A further factor was the tardy and, consequently, all the more overpowering penetration of the modern mentality into theology, which previously had to a certain extent moved in a world of its own. This has brought theology almost abruptly to a resignation before the question of truth which since Kant has increasingly characterized modern thought. The outcome, on the one hand, has been a retreat into purely factual studies, and a sociological interpretation of the concept of truth, on the other. The truth which previously they had argued about so bravely and with all too much assurance, suddenly appears unattainable anyway. What remains as the function of the human and moral sciences, and therefore of theology as well, is the rational construction of the praxis of human social life. When the question of truth ceases to be raised, the division of Christians into different denominations does in fact lose all meaning; the only thing then is to try to replace it as soon and as thoroughly as possible by more rational forms of human association.
If the main features of this analysis are correct, it immediately clarifies our initial thesis. The new mentality which is the main reason for the new position of theologians will be based on the increasingly sociological character attributed to the question of truth. What can be said here?
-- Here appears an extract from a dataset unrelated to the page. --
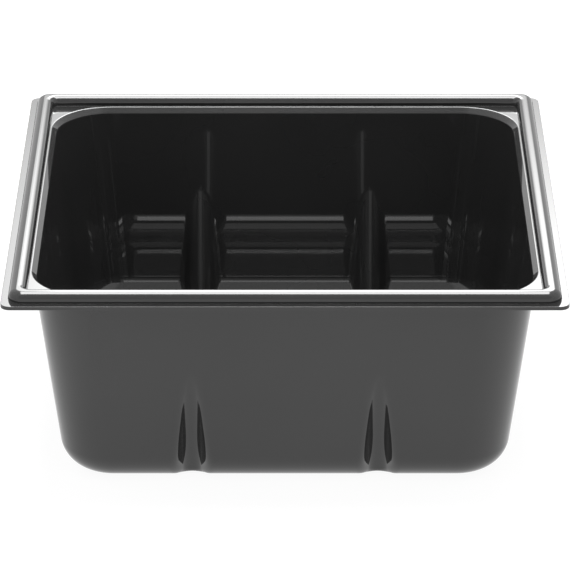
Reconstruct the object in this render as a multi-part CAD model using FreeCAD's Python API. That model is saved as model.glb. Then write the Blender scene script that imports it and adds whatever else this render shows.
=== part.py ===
import FreeCAD, Part
import math
import os

# Square one-piece tub of an espresso knock box, moulded from a single plastic sheet.
# Lengths are in millimetres.
# Frame: origin at the centre of the underside of the floor, +Z up, -Y is the front.
# X and Y run along the sides of the square rim.

# ---- overall size ------------------------------------------------------------
RIM_WIDTH = 200.0            # outside width of the flat flange, the same along X and Y
FLANGE_TOP_Z = 79.0          # height of the flange's upper face above the table
SHEET = 1.4                  # wall thickness, the same everywhere
DRAFT_DEG = 7.0              # lean of all four walls, wider at the top

# ---- rim ---------------------------------------------------------------------
FLANGE_CORNER_R = 3.5        # plan radius of the flange's corners
FLANGE_EDGE_R = 0.15         # softened edges of the flange
BEAD_OUTER_HALF = 97.5       # half width to the bead's outer foot
BEAD_INNER_HALF = 91.1       # half width to the bead's inner foot
BEAD_HEIGHT = 3.7            # crest of the bead above the flange
BEAD_OUTER_CORNER_R = 5.2    # plan radius of the bead's outer corners
BEAD_INNER_CORNER_R = 2.2    # plan radius of the bead's inner corners
BEAD_OUTER_CREST_R = 3.1     # rounding of the bead's outer upper edge
BEAD_INNER_CREST_R = 2.9     # rounding of the bead's inner upper edge
BEAD_FOOT_R = 0.1            # small hollow where the bead stands on the flange

# ---- ledge -------------------------------------------------------------------
# A narrow flat ledge lies inside the bead. A 45 degree chamfer leads from it to the walls.
LEDGE_HALF = 90.6            # half width to the ledge's inner edge, where the chamfer starts
LEDGE_EDGE_R = 0.75          # rounding between ledge and chamfer
CHAMFER_FOOT_R = 0.8         # rounding between chamfer and wall
UNDER_LEDGE_R = 2.4          # the same corner on the underside, one round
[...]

First of all, I think, we must most certainly admit that the new outlook has shown up some merely apparent truth for what it is, and in many matters has certainly resulted in a more sober and realistic judgment than theological controversy succeeded in achieving. Many divisive factors were, in fact, sociological, not theological in origin, not determined by truth itself. This being admitted, we must quite plainly add that all in all such a shift certainly does not bring us to the kernel of the New Testament, that is, to what alone justifies the very existence of Christendom: faith in truth disclosing itself. In this respect, we might note in passing, there could be a task of the highest importance for the Church hierarchy in the new situation, that of keeping open the question of truth, of insisting on its acceptance, as opposed to the retreat into positivism and sociology.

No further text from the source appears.